The bottomline? For those designing with AR in mind, you will have the opportunity to create more efficient operating systems, which will in turn benefit customers.
More efficiency, better ROI, and happier customer, now who doesn’t want that?
How AR will Influence B2C
Does this mean that Augmented Reality will only impact the B2B sector? Not at all, in fact, our panelists were excited about the opportunities AR presents for consumers. And how could they not be? Given that our webinar happened just days after Apple’s announcement of their newest iPhone 8.
Our panelists saw the world of screens truly changing for the consumers, where all of sudden windshields will seamlessly integrate with navigation apps and more.
With Apple’s announcement of the newest iPhone 8, our panelists saw the opportunity for new customer experiences in AR and IoT to be created within apps. For designers, this means creating meaningful customer experiences that are thoughtfully designed. Graphic designers can no longer simply “tack on” to their existing knowledge base. Rather, designers must become well versed in understanding the technical abilities of AR and design accordingly.
The Ethics: Security and Big Data
With Augmented Reality innovations becoming more common on both the manufacturing line and at home, our panelists were quick to challenge and question the ethics of data collection techniques.
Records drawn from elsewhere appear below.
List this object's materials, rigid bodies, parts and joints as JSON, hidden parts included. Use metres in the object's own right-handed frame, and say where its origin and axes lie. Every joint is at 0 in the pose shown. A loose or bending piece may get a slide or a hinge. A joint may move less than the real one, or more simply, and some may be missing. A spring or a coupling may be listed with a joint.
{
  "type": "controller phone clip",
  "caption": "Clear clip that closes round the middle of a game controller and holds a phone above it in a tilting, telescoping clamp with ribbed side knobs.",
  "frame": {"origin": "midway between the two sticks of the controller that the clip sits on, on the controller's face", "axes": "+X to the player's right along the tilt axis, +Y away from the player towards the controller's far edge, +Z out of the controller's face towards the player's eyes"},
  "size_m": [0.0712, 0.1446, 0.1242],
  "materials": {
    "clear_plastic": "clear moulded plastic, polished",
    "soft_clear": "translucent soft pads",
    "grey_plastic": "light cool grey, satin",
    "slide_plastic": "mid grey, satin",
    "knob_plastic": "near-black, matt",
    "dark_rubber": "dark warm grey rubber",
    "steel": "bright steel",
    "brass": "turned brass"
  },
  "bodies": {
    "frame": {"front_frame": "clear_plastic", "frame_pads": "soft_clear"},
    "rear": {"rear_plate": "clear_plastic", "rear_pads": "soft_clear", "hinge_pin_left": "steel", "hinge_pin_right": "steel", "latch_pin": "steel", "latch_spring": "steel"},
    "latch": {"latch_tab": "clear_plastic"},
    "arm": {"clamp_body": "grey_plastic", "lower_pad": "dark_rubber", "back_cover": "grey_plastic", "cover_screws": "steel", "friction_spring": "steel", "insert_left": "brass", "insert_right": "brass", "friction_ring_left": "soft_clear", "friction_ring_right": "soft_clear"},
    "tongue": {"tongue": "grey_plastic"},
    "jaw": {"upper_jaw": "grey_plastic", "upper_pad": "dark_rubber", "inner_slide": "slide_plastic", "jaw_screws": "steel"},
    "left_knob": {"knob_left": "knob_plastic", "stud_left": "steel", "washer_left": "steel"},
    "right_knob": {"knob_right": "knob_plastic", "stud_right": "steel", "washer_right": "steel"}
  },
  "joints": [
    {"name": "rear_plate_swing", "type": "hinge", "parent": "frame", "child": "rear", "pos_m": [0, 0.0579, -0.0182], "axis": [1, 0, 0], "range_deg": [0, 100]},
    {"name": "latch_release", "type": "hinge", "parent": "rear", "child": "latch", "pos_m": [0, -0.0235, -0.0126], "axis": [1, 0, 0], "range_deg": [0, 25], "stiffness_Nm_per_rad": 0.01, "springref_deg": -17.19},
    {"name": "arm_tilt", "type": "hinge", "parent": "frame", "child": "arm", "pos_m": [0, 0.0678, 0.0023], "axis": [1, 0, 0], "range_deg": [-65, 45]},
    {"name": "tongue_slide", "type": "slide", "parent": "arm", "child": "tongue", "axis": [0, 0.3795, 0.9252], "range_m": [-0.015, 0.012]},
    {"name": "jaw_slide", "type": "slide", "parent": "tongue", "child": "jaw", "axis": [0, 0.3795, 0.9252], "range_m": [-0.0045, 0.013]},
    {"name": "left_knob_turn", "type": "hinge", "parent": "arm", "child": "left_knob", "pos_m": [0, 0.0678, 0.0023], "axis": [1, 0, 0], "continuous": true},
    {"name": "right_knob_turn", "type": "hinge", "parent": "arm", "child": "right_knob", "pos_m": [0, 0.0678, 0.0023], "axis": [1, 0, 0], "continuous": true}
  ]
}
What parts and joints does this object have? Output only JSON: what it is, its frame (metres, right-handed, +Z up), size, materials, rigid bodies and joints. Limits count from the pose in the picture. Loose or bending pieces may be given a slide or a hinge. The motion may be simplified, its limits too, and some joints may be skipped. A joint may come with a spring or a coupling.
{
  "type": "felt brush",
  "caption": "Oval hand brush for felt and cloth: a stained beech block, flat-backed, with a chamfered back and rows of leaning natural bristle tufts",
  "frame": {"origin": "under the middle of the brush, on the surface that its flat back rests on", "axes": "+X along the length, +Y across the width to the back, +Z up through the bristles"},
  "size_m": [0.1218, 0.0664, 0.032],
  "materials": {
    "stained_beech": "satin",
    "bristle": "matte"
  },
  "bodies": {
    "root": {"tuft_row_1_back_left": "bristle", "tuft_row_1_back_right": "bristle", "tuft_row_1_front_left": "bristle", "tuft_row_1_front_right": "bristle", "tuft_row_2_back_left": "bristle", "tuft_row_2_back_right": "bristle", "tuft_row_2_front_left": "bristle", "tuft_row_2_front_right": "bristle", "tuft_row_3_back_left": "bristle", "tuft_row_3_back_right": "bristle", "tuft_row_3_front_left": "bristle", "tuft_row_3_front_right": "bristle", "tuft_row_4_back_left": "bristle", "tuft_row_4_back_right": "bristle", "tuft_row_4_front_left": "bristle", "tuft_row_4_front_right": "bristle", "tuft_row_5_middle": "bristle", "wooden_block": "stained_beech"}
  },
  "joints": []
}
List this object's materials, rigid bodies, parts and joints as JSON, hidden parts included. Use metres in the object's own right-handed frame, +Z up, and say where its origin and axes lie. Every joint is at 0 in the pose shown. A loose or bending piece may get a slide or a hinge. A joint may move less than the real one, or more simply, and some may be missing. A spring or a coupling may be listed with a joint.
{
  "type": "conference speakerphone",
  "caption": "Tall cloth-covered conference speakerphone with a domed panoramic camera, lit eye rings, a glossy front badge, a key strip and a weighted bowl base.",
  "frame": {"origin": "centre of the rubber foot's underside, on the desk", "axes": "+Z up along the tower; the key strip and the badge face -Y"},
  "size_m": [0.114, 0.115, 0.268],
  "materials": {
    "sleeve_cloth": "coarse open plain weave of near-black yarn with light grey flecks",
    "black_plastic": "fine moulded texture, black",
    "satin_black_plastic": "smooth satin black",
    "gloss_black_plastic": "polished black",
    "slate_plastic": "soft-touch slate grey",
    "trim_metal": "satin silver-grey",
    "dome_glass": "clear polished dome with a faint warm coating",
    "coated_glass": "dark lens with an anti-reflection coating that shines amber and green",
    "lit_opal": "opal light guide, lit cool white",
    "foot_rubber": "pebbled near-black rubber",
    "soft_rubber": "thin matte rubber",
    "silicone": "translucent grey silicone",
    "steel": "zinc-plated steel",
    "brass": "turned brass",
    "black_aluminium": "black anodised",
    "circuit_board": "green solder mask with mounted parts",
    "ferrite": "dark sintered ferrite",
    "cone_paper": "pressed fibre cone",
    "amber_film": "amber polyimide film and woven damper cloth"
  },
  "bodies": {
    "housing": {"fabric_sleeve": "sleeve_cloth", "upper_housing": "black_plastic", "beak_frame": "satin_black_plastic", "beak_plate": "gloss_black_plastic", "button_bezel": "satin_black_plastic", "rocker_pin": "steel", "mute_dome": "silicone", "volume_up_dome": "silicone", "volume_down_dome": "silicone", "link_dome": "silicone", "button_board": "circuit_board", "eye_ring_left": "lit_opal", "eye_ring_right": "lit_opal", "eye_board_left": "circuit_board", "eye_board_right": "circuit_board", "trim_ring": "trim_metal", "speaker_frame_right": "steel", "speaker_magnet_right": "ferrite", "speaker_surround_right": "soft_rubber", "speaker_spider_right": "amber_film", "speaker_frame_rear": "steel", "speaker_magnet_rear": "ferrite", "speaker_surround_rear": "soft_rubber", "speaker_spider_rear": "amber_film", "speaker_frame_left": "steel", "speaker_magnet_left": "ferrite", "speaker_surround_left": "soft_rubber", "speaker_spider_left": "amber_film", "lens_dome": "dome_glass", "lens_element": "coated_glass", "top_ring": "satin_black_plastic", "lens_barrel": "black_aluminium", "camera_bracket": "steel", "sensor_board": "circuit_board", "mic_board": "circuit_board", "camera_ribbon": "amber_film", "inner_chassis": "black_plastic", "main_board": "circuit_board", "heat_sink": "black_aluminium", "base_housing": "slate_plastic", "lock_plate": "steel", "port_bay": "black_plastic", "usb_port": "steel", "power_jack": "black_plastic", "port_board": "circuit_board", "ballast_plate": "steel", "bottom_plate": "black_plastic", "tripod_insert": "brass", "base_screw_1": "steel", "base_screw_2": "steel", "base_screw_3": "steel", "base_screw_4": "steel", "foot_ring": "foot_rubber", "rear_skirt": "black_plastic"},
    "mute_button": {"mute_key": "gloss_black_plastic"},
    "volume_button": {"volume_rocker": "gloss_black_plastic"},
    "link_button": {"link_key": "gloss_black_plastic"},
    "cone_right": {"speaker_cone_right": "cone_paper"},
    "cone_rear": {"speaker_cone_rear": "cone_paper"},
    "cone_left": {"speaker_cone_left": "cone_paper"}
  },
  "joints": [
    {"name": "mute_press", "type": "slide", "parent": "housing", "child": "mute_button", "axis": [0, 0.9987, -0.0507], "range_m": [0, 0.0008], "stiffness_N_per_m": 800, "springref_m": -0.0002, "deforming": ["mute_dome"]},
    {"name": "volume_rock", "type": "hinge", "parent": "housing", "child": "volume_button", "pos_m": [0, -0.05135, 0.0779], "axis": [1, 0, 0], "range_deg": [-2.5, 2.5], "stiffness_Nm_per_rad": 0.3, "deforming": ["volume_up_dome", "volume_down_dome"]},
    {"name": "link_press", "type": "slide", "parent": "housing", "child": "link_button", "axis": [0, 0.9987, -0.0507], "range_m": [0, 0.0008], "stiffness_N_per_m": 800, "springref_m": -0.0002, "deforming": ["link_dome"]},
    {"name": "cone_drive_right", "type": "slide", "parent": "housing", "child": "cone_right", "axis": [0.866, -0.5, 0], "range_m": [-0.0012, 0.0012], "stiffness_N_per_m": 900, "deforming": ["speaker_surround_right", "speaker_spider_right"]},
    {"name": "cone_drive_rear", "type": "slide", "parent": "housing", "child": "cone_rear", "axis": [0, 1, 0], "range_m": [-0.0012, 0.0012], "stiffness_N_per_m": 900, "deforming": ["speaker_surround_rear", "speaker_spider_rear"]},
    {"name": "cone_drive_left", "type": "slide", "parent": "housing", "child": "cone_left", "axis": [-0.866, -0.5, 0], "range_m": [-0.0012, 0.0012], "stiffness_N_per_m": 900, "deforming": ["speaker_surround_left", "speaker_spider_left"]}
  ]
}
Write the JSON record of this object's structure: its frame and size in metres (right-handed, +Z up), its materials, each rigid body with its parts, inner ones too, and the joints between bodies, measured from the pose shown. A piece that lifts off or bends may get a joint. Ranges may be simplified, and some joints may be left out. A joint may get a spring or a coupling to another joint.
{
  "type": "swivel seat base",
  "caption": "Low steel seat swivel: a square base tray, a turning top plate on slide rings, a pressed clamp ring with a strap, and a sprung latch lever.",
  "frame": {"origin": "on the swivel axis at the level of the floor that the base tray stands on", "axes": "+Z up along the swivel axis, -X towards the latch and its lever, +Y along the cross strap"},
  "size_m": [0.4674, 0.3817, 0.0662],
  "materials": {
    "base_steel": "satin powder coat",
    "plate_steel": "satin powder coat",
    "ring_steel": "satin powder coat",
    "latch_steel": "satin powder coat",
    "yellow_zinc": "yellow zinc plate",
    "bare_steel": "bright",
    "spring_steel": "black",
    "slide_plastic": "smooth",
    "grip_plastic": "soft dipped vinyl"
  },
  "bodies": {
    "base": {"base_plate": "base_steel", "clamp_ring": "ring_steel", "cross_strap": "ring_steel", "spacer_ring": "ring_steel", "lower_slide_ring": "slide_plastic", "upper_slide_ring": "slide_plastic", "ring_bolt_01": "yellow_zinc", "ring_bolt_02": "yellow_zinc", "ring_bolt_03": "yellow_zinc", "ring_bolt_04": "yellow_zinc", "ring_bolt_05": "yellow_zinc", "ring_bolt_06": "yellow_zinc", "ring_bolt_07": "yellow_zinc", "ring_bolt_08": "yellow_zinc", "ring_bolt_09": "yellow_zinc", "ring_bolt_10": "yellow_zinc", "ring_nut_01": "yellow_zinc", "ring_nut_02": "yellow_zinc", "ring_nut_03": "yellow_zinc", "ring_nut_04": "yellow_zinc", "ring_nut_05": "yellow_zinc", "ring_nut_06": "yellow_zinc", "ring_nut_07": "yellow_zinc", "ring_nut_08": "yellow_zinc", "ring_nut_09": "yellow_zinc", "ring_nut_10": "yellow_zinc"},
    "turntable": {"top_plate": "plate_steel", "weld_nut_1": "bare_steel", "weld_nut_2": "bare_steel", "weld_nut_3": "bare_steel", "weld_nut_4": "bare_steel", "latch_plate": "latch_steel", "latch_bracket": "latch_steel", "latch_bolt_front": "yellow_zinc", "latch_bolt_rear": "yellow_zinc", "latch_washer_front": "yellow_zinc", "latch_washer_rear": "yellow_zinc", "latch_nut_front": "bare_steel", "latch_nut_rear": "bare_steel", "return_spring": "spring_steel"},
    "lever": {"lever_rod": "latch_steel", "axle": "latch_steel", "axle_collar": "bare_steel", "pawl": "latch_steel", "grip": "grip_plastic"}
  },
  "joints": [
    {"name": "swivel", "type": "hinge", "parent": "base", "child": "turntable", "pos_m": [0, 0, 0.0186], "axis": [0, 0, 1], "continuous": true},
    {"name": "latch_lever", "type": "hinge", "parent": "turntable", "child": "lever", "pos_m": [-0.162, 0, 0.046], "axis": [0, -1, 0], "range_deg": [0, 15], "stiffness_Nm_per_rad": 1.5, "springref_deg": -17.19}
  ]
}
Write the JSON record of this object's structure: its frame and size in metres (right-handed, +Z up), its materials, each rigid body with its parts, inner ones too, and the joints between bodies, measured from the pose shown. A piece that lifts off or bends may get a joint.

For example, faces or documentation may be captured that is beyond the goal intended for the use of AR or that product. As questions about the types of “passive data” that can be collected by devices become more frequent, companies must put into place policies and procedures to address these issues.
GE has taken multiple steps to help ensure that every member of their team understands the security implications of AR and big data. Sam of GE shared, “GE has a global policy for wearables and for each product we have a roadmap and FAQ’s about what ‘this’ is, what is being captured and why, and the intended use. We also create a one page ‘Do’s and Don’ts’ tool document…” Sam added though that “flexibility does need to be given for local decision-making since not everything is one size fits all”.
Who is ready for AR?
So many of our webinar attendees were looking to understand just how and when to integrate Augmented Reality capabilities into their systems.
The first step in getting started with an AR project, according to Sam of GE is to understand the productivity opportunity the project presents as well as the opportunity for risk reduction. He notes, “If we find both, it is the sweet spot for us. We then use a ‘business model canvas’ process which basically asks questions like potential ROI, key metrics, how things are done today, how to plan to proceed with AR, target information and more. If we can’t answer at least half of these questions, then we go back to the drawing board.”
Ultimately though, all panelists agreed that the key to entering into the AR space is first identifying and understanding your user problem. Solving for the user’s need is paramount and should come before technology.
Still scared? Don’t be! In the words of our panelist Sam from GE, “It’s a great time to get started. The technology (hardware and software) is mature enough now — assuming you have a good use case. Don’t wait…there are productivity and safety gains that can be realized using this technology today.”